Carmel Clay Parks & Recreation prepares to remove 500 trees at West Park


CCPR has identified approximately 500 trees to be removed from the West Park area. Most of them have been infested by the emerald ash borer. (Submitted photo)

By Heather Collins

As Carmel Clay Parks and Recreation officials prepare to enhance West Park, they must first remove approximately 500 trees dead or compromised trees, most of which have been infested by the emerald ash borer.

The tree removal process on 40 acres west of the park along 116th Street will be conducted in a manner aimed to minimize damage to healthy trees, the natural understory, existing wildlife and wildflowers, according to Michael Klitzing, CCPR chief operation officer.

A majority of the trees that will be removed from West Park are infected by the emerald ash borer, a destructive wood-boring pest that has killed hundreds of millions of ash trees through the U.S. (Submitted photo)

“With the goal of developing a small trail and adventure playground within portions of the woods, it is paramount that we provide safe conditions for our visitors,” Klitzing said.

The emerald ash borer is an invasive and destructive wood-boring pest native to Asia whose larvae feed under the bark and damage the vascular tissue of the Ash tree, resulting in the tree’s death. After infection, the dead trees and limbs become brittle and at risk of falling.

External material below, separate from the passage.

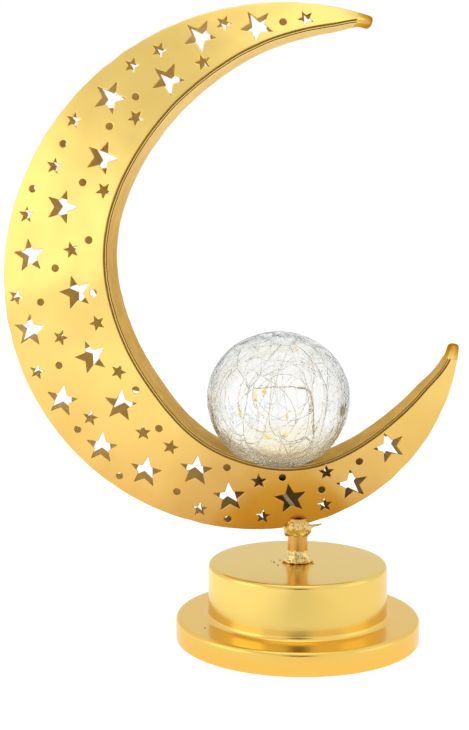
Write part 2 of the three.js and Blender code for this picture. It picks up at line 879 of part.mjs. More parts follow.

Klitzing said while the department would prefer not to be faced with this situation, the removal of the dead trees is a matter of public safety.

“Large limbs from these trees, and in many cases the entire tree, are at risk of falling on anyone or anything underneath them,” he said.

To avoid clear-cutting the woods, the trees throughout the park affected by the emerald ash borer will be selectively removed. Equipment with tracks will be used to minimize compaction of the ground.  Work will begin Feb. 5 and will be complete by March 31 to better ensure the survival of wildflowers.

The Emerald ash borer has caused devastation to trees across the nation. According to the U.S. Dept. of Agriculture, emerald ash borer infections have been detected in 31 states.

The beetle was first discovered near Detroit in 2002. The first confirmed case in Indiana was in 2004. The U.S. Dept. of Natural Resources reports the pest has been confirmed in all 92 Indiana counties.